Certes, l’université a évolué depuis les années 1990, époque où Lisa Ravensbergen étudiait en théâtre. Mais les pouvoirs coloniaux maintiennent leur hégémonie, dit-elle en attirant notre attention sur l’architecture du pavillon de Queen’s où a lieu notre entrevue. « Regarde juste la façon dont les bâtiments sont pensés; c’est un autre reflet d’une impulsion coloniale qui divise les lieux pour perpétuer des rapports hiérarchiques. Je peux concéder que des changements ont été apportés pour rendre l’espace plus accueillant : des conférences sur les affaires autochtones, des associations comme Four Directions [qui se consacre à l’accueil des étudiants autochtones]. Mais c’est vraiment juste la base », dit Lisa C. Ravensbergen qui, comme artiste et chercheuse, est très intéressée par les nouvelles questions, les nouvelles définitions, les nouveaux langages qu’apportent les artistes autochtones à l’heure actuelle.

Implanter des changements systémiques pour faire évoluer le monde de l’éducation demande un éveil des consciences au savoir et aux compétences autochtones.
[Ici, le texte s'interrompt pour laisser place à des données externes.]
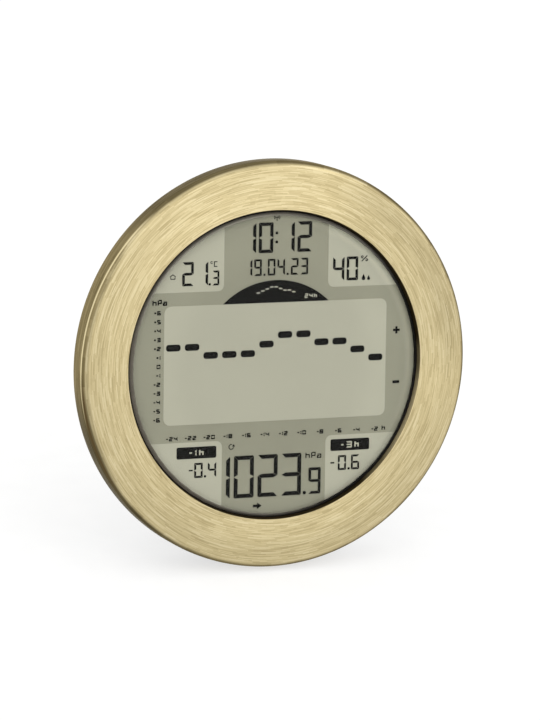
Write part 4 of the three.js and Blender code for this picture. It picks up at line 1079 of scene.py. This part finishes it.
def tag_marks():
    """Pale marks on the dark fields: the two spans of hours, and a stepped trace with its 24 hours."""
    shapes = [line for text, x, z in TAGS for line in write_centred(text, x, z, **TAG_TEXT)]
    shapes += write(*SPAN_UNIT)[0]
    places = [(TRACE_LEFT + TRACE_PITCH * index, level) for index, level in enumerate(TRACE_LEVELS)]
    return shapes + [box_at(*place, *TRACE_STEP) for place in places]


def add_artwork():
    dark = display_print("display_dark", rgb(15, 15, 12), 0.4)
    pale = display_print("display_pale", rgb(197, 196, 177))
    layers = [
        (LIGHT_LAYER, pale, {"display_blocks": light_shapes()}),
        (DARK_LAYER, dark, {
            "display_time": time_and_date(),
            "display_indoor": indoor_values(),
            "display_history": [box_at(x, z, *BAR_SIZE) for x, z in BARS],
            "display_scales": scale_numbers(),
            "display_pressure": pressure_values(),
            "display_marks": plain_marks(),
            "display_lozenge": lozenge(),
            "display_tags": [box_at(x, z, *TAG_SIZE) for _, x, z in TAGS],
        }),
        (TOP_LAYER, pale, {"display_tag_marks": tag_marks()}),
    ]
    for layer, material, groups in layers:
        for name, outlines in groups.items():
            add_piece(name, *prisms(outlines, layer, ARTWORK_SHIFT), "display_film", material)


# Prints on the back: pictograms under the keys, and an arrow on the door

KEY_PLACES = [-36, -18, 0, 18, 36]
KEY_MARK_LEVEL = 45.85
CLOCK_MARK = (1.1, 0.4)
CLOCK_TURNS = [(5, 175, 16), (185, 355, 16)]
CLOCK_HANDS = [(0, 0.55), (0, 0), (-0.45, 0)]
CLOCK_HAND_SHARE = 0.8
TRIANGLE_SIZE = 1.05
TRIANGLE_RISE = 0.8
TRACE_MARK = ((-1.6, -0.7), (-0.5, 0.1), (0.6, 0.7), (1.7, 0.1))
TRACE_MARK_STEP = (0.85, 0.5)
SIGNAL_MARK = (0.8, 0.3)
SIGNAL_ARCS = ((0.95, 1.7), 0.36, 8)
OPENER_HEAD = (0, 30.2, -1.5)
OPENER_STEM = (0, 33.2, 1.0, 3.2)


def clock_mark(x, z, radius, stroke):
    """Dial of two half rings with its hands."""
    rim = [ribbon(arc(x, z, radius, *turn), stroke) for turn in CLOCK_TURNS]
    hands = at(x, z, [(radius * across, radius * up) for across, up in CLOCK_HANDS])
    return [*rim, ribbon(hands, stroke * CLOCK_HAND_SHARE)]


def triangle(x, z, size):
    """Triangle that points up, or down for a negative size."""
    half = abs(size)
    rise = size * TRIANGLE_RISE
    return at(x, z, [(-half, -rise), (half, -rise), (0, rise)])


def key_marks():
    """Pictograms under the five keys: set, down, history, up and radio signal."""
    z = KEY_MARK_LEVEL
    clock, down, trace, up, signal = KEY_PLACES
    return [
        *clock_mark(clock, z, *CLOCK_MARK),
        triangle(down, z, -TRIANGLE_SIZE), triangle(up, z, TRIANGLE_SIZE),
        *(box_at(*place, *TRACE_MARK_STEP) for place in at(trace, z, TRACE_MARK)),
        dot(signal, z, *SIGNAL_MARK), *waves(signal, z, *SIGNAL_ARCS),
    ]


def add_back_prints():
    pale = moulded("print_grey", rgb(150, 150, 148), 0.6, grain=0.3, relief=0.004)
    opener = [triangle(*OPENER_HEAD), box_at(*OPENER_STEM)]
    add_piece("key_marks", *prisms(key_marks(), BACK_LAYER), "case_plastic", pale)
    add_piece("door_mark", *prisms(opener, BACK_LAYER), "case_plastic", pale, body="door")


# Finishes of the CAD nodes

KEYS = ["set_button", "down_button", "history_button", "up_button", "receive_button"]


def numbered(stem, count):
    return [f"{stem}_{index + 1}" for index in range(count)]


def dress_nodes():
    finishes = [
        # Black case: edges strongly lighter, as wear and a painted edge highlight
        (moulded("case_black", rgb(33, 32, 31), 0.5, grain=0.6, relief=0.025, edge_lift=2.6, edge=0.7),
         ["rear_cover", "battery_door", "stand_leg"]),
        (trim_black(), ["front_housing"]),
        (moulded("key_grey", rgb(58, 58, 58), 0.5, grain=0.3), KEYS),
        (moulded("inner_white", rgb(214, 211, 202), 0.5),
         ["lcd_backing_frame", "antenna_holder", "humidity_sensor"]),
        (moulded("sole_rubber", rgb(36, 36, 36), 0.85, grain=0.6, relief=0.05), ["stand_foot_pad"]),
        (moulded("contact_rubber", rgb(44, 44, 46), 0.8, grain=0.25),
         ["zebra_strip_top", "zebra_strip_bottom"]),
        (moulded("chip_resin", rgb(24, 25, 28), 0.55, grain=0.2, relief=0.015),
         ["controller_chip", "display_driver_chip", "reservoir_capacitor",
          *numbered("switch_plunger", 5)]),
        (clear_pane("lens_clear", (0.985, 0.985, 0.98, 1), 0.006), ["display_lens"]),
        (display_print("display_ground", rgb(165, 164, 145)), ["lcd_front_polariser"]),
        (display_print("display_glass", rgb(176, 184, 172), 0.15),
         ["lcd_front_glass", "lcd_rear_glass"]),
        (reflector_film(), ["lcd_reflector"]),
        (circuit_board(), ["main_pcb", "receiver_board"]),
        (bare_metal("screw_steel", rgb(176, 178, 182)),
         [*numbered("case_screw", 4), *numbered("board_screw", 4), *numbered("tact_switch", 5),
          "pressure_sensor", "stand_hinge_pin"]),
        (bare_metal("contact_nickel", rgb(204, 200, 188), 0.25),
         ["positive_contact", "negative_contact", "bridge_contact", "watch_crystal"]),
        (moulded("ferrite_grey", rgb(62, 60, 62), 0.6, grain=0.8, relief=0.03), ["ferrite_rod"]),
        (wound_copper(), ["antenna_coil"]),
        (cell_jacket("cell_jacket_upper", -28.6, 1), ["aa_cell_upper"]),
        (cell_jacket("cell_jacket_lower", 28.6, -1), ["aa_cell_lower"]),
        (moulded("lead_red", rgb(170, 40, 32), 0.45, grain=0.4), ["battery_lead_red"]),
        (moulded("lead_black", rgb(26, 26, 26), 0.45, grain=0.4), ["battery_lead_black"]),
    ]
    for material, names in finishes:
        for name in names:
            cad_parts[name].material_slots[0].material = material


def smoothing():
    """Geometry nodes that join split corners and shade curved sides smoothly."""
    group = bpy.data.node_groups.new("smooth_by_angle", "GeometryNodeTree")
    for way in ("INPUT", "OUTPUT"):
        group.interface.new_socket("Geometry", in_out=way, socket_type="NodeSocketGeometry")
    nodes = Nodes(group, prefix="")

    def shape(kind, before, inputs=(), **settings):
        return nodes.node(kind, {"Geometry": before, **dict(inputs)}, **settings).outputs[0]

    start = nodes.node("NodeGroupInput").outputs[0]
    plain = shape("GeometryNodeRemoveAttribute", start, {"Name": "custom_normal"})
    joined = shape("GeometryNodeMergeByDistance", plain, {"Distance": NODE_WELD})
    smooth = shape("GeometryNodeSetShadeSmooth", joined, domain="FACE")
    angle = nodes.node("GeometryNodeInputMeshEdgeAngle").outputs["Unsigned Angle"]
    angles = {"A": angle, "B": NODE_SHARP_ANGLE}
    sharp = nodes.node("FunctionNodeCompare", angles, operation="GREATER_THAN").outputs[0]
    edges = {"Selection": sharp, "Shade Smooth": False}
    nodes.node("NodeGroupOutput", {0: shape("GeometryNodeSetShadeSmooth", smooth, edges, domain="EDGE")})
    return group


def smooth_nodes():
    group = smoothing()
    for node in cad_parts.values():
        modifier = node.modifiers.new("smooth", "NODES")
        modifier.node_group = group


SCENE.view_settings.view_transform = "Standard"
add_camera()
add_world()
add_lamps()
add_floor()
add_ring()
add_artwork()
add_back_prints()
dress_nodes()
smooth_nodes()

bpy.context.view_layer.update()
Et pour les pouvoirs en place, cela entraînera la perte de privilèges tenus pour acquis afin de favoriser le leadership autochtone. « Ça va demander beaucoup de travail », concède Naiomi Metallic avant de reprendre les paroles de l’avocate autochtone Pamela Palmater : « Si c’est confortable, ce n’est pas de la réconciliation. »

* De 1831 à 1996, le gouvernement canadien a mis en place plus de 130 pensionnats pour les enfants autochtones dans le but avoué de « tuer l’Indien dans l’enfant ». Ces enfants, qu’on estime au nombre de 150 000 et qui ont été littéralement arrachés à leur famille, étaient sévèrement punis, voire subissaient des sévices lorsqu’ils parlaient leur langue maternelle, pratiquaient leurs rites, etc.